I’m undecided about the second major sequence that was restored. The sequence is well done, but it too breaks the rythm of the movie. Late in the film the boat pulls up to what looks like a deserted fuel dump. As Willard explores the dock for fuel, a group of French and Vietnamese men in army fatigues appear. It turns out that the boat has stumbled upon a plantation which a French family refused to dessert. The sequence has four major sections. The introductory scene, the funeral of Clean, a dinner sequence and a lovemaking scene. I enjoyed the funeral scene. After taps is played, Chief (Albert Hall) takes the tattered flag from Clean’s bodybag, folds it and presents it to Willard “on behalf of a grateful nation.” The pain and sarcasm with which Chief says these words implies that he blames Willard for the teenage soldier’s death. If the boat hadn’t been ordered to escort Willard up the river then Clean would have not been killed.

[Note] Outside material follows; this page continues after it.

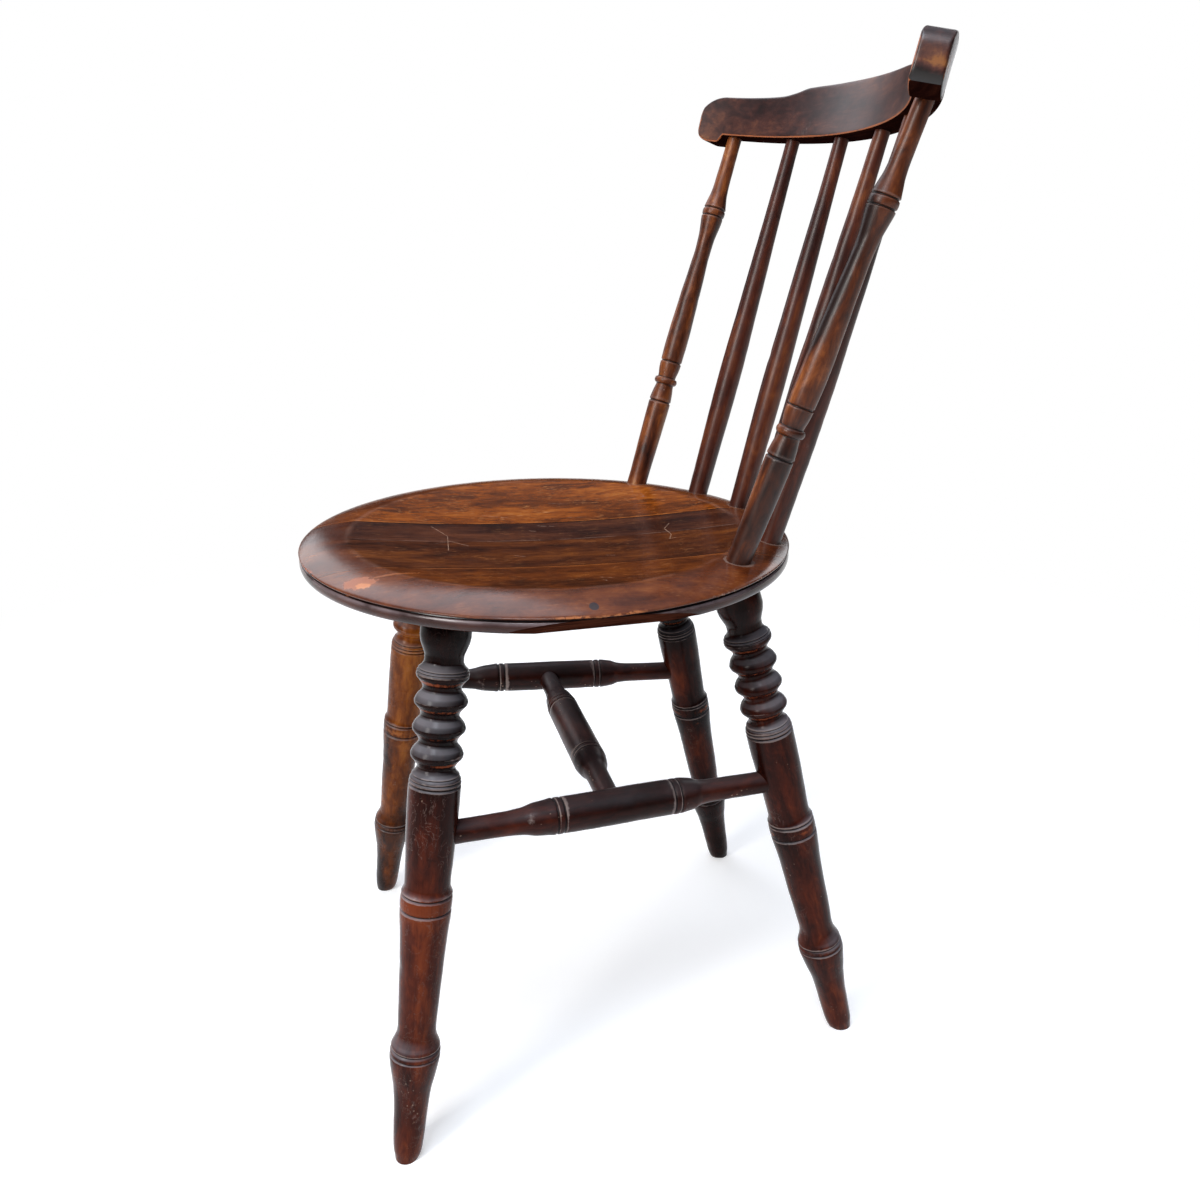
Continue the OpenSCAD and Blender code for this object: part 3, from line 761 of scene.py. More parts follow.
def make_spindles(materials):
    for name, foot_angle, head_angle, seed in (
        ("outer_left_spindle", OUTER_ANGLE, OUTER_HEAD_ANGLE, 41),
        ("inner_left_spindle", INNER_ANGLE, INNER_HEAD_ANGLE, 42),
        ("inner_right_spindle", -INNER_ANGLE, -INNER_HEAD_ANGLE, 43),
        ("outer_right_spindle", -OUTER_ANGLE, -OUTER_HEAD_ANGLE, 44),
    ):
        foot, head = polar(SPINDLE_FOOT_AT, foot_angle, SEAT_H), rail_seat(head_angle)
        turned(name, foot, head, spindle_profile((head - foot).length), materials[name], seed,
               cut_low=SEAT_H - SPINDLE_TENON, dents=8, sides=56)


# ---- Crest rail ----

# The crest is hand cut: it stands highest right of the middle and runs out lower on the left.
CREST_LINE = ((-182, 31.8), (-150, 32.4), (-106, 34.0), (-92, 36.4), (-76, 39.9), (-58, 40.45), (-30, 40.4),
              (0, 39.8), (40, 38.1), (72, 35.8), (92, 33.2), (112, 31.7), (150, 31.5), (182, 31.4))
# Inset and reach of the loops that round off an end.
END_LOOPS = ((0.15, 0.6), (0.35, 1.2), (0.6, 1.8), (0.9, 2.3), (1.2, 2.65), (1.6, 2.88), (2.1, 3.0))
RUBBED_REACH = 2.0
FACE_ROWS = 22


def rail_top(x):
    """Height of the rail's top edge, with the crest and the rounded ends."""
    top = float(monotone_cubic(CREST_LINE, np.array([float(x)]))[0])
    corner = LEFT_CORNER_R if x > 0 else CORNER_R
    inner = RAIL_HALF - corner
    x = abs(x)
    if x > inner:
        top -= corner - math.sqrt(max(0.0, corner ** 2 - (x - inner) ** 2))
    return top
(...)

The dinner sequence is interesting as a history lesson. Hubert deMarais (Christian Marquand) heads the determined French family. He says that his family will stay on their land until they die. The viewer is given a brief history of France’s involvement and defeat in Vietnam and in effect the folly of America’s involvement in the war. After a long rant, the dinner breaks up and Willard retires with Marqaund’s widowed sister, Roxanne Sarrault (Aurore Clement). They smoke opium and make love through a mosquito net. It is erotic but pointless. The sequence as a whole is interesting, but it is a detour which doesn’t really fit into the journey up the river.

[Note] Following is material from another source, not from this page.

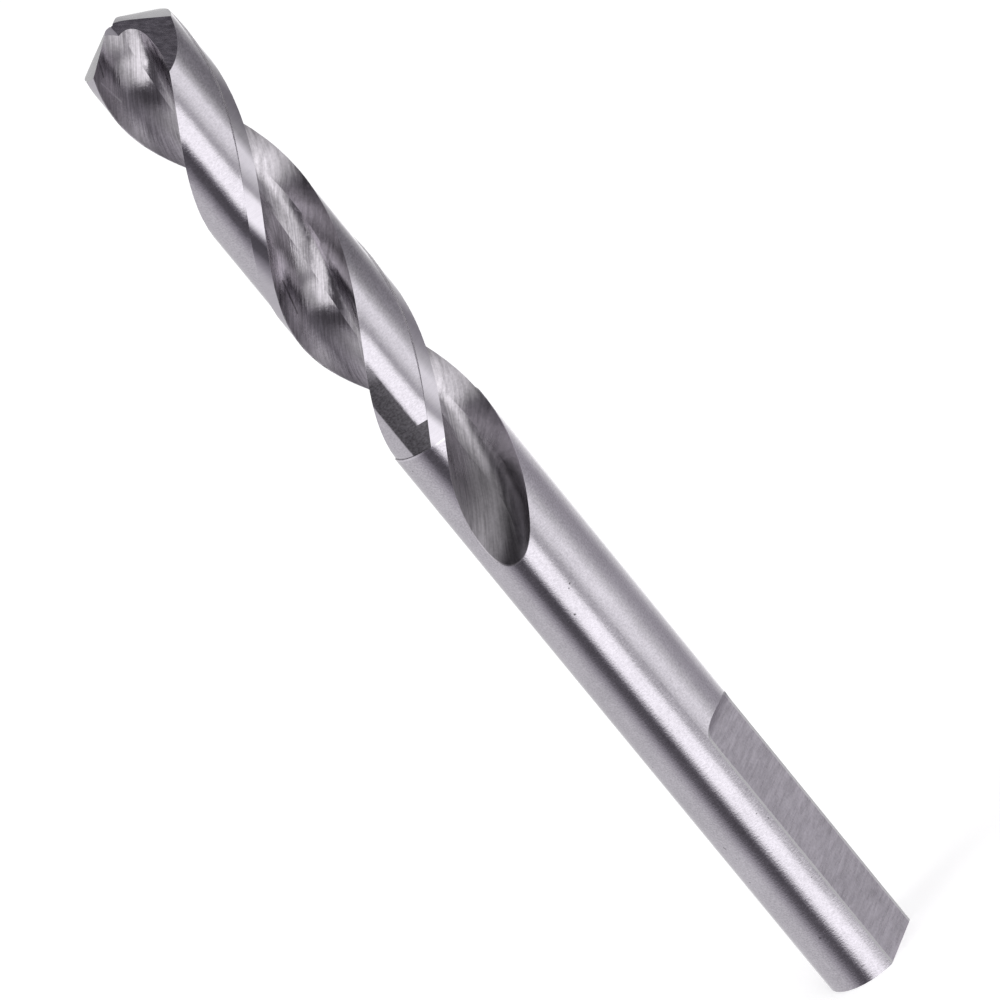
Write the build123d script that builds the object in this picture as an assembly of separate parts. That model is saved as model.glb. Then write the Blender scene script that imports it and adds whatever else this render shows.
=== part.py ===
from build123d import *
from math import asin, atan2, cos, degrees, hypot, pi, radians, sin, sqrt, tan
import os

# Pilot drill bit for a hole saw arbor, in millimetres.
# The origin is the middle of the shank end, +Z runs along the bit to the point,
# and the set-screw flat faces +X.

# Overall sizes
point_height = 72.58
cutting_diameter = 6.35
shank_diameter = 6.30

# Set-screw flat on the shank
flat_depth = 0.84
flat_length = 17.9
flat_end_radius = 1.4

# Flutes
flute_count = 2
helix_angle = 30.55
flute_length = 38.75
flute_mouth_angle = 96.0
web_thickness = 1.0
flute_bottom_radius = 1.25
run_out_radius = 15.2
run_out_lift_angle = 73.0
lip_corner_turn = 69.7

# Lands
margin_width = 1.0
body_clearance = 0.09
clearance_length = 30.0

# Point: two conical flanks, each with its lip, thinned by two splits
point_angle = 120.0
lip_relief = 4.0
flank_cone_angle = 140.0
flank_apex_out = 0.5
flank_side_turn = 69.0
split_depth = 0.25
split_facet_slope = 48.5
split_facet_turn = 107.8
split_wall_slope = 61.7
split_wall_turn = 58.9
split_wall_out = 0.06

# The cutters reach past the metal by this much, and the clearance past the heel by these degrees
overcut = 0.9
clearance_overlap = 32.0

# Sections of the flute's loft: degrees of turn between them along the helix, how many more
# there are in the run-out, and the points that carry each one's rake curve
section_step = 12.0
run_out_sections = 10
rake_points = 9

# Derived sizes
cutting_radius = cutting_diameter / 2
shank_radius = shank_diameter / 2
web_radius = web_thickness / 2
lead = pi * cutting_diameter / tan(radians(helix_angle))
point_slope = 1 / tan(radians(point_angle / 2))
lip_reach = sqrt(cutting_radius**2 - web_radius**2)
lip_lead_angle = degrees(asin(web_radius / cutting_radius))
flank_apex_z = point_height + split_depth
lip_corner_z = flank_apex_z - (lip_reach - flank_apex_out) * point_slope
lip_turn = lip_corner_turn - lip_lead_angle
land_turn = 360 / flute_count
blank_top = flank_apex_z + overcut
cutter_top = blank_top + overcut
clearance_end_z = point_height - clearance_length
flute_end_z = point_height - flute_length
flute_depth = cutting_radius - web_radius


def polar(radius, angle):
    return Vector(radius * cos(radians(angle)), radius * sin(radians(angle)))


def leading_edge_turn(z):
    """Turn of the leading edge at height z, in degrees from the flat."""
    return lip_corner_turn + 360 * (z - lip_corner_z) / lead


def rake_point(reach):
    """Section point of the rake face that meets the straight lip at this reach from the axis."""
    rise = (lip_reach - reach) * point_slope
    angle = degrees(atan2(web_radius, reach)) - lip_lead_angle - 360 * rise / lead
    return polar(hypot(reach, web_radius), angle)


def flute_section():
    """Closed outline of one flute's cutter across the bit, with the leading edge on local +X."""
    reaches = [(lip_reach + overcut) * (1 - i / (rake_points - 1)) for i in range(rake_points)]
    points = [rake_point(reach) for reach in reaches]
    bottom_angle = degrees(atan2(points[-1].Y, points[-1].X))
    rake = Spline(points, tangents=[points[1] - points[0], polar(1, bottom_angle + 90)])
    bottom_center = polar(web_radius + flute_bottom_radius, bottom_angle)
    heel_corner = polar(cutting_radius, flute_mouth_angle)
    way = bottom_center - heel_corner
    wall_angle = degrees(atan2(way.Y, way.X) - asin(flute_bottom_radius / way.length))
    bottom_sweep = wall_angle + 90 - bottom_angle
    bottom = CenterArc(bottom_center, flute_bottom_radius, bottom_angle + 180, bottom_sweep)
    wall_top = heel_corner - polar(overcut, wall_angle)
    wall = Line(bottom @ 1, wall_top)
    outside = polar(cutting_radius + 2 * overcut, flute_mouth_angle / 2)
    closing = ThreePointArc(wall_top, outside, rake @ 0)
    return Wire([rake, bottom, wall, closing])


def flute_stations():
    """Heights of the cutter's sections, with the lift of each out of the bit."""
    run = sqrt(run_out_radius**2 - (run_out_radius - flute_depth) ** 2)
    run_start_z = flute_end_z + run * cos(radians(helix_angle))
    exit_lift = flute_depth + overcut / 2
    exit_run = sqrt(run_out_radius**2 - (run_out_radius - exit_lift) ** 2)
    turns = 360 * (cutter_top - run_start_z) / lead
    full_steps = round(turns / section_step)
    step = (cutter_top - run_start_z) / full_steps
    stations = [(cutter_top - i * step, 0) for i in range(full_steps + 1)]
    for i in range(1, run_out_sections + 1):
        along = exit_run * i / run_out_sections
        lift = run_out_radius - sqrt(run_out_radius**2 - along**2)
        stations.append((run_start_z - along * cos(radians(helix_angle)), lift))
    return stations


def flute_cutter():
    """One helical flute, lifted out of the bit along a wheel radius at its shank end."""
    outline = flute_section()
    sections = []
    for z, lift in flute_stations():
        lifted = Pos(*(polar(lift, run_out_lift_angle))) * outline
        sections.append(Pos(0, 0, z) * Rot(0, 0, leading_edge_turn(z)) * lifted)
    return Solid.make_loft(sections)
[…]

During the final sequence with Col. Kurtz (Marlon Brando) there is one extra scene with Brando. The scene takes place after Chef’s decapitation. Willard is held prisoner in a shed. Kurtz opens the door, surrounded by children and releases Willard. He reads Willard a couple of articles from Time magazine. The scene also adds nothing to the movie. The only thing unique about the scene is that it is the only time that Brando appears in broad daylight. In the original, Kurtz was always shown in shadows and darkness as if Coppola was saying something about the twisted soul of a man driven mad by war.
Content aside, “Redux” suffers from another problem. The film was not restored for theatrical release. The print was full of scratches and spots. A couple of the restored scenes had obviously been damaged as the film seemed to struggle through the projector’s sprockets. I hope that the DVD transfer is made from a restored print. All in all, I’m glad I saw “Redux,” but my final thought on the film is “Thank God for editing!”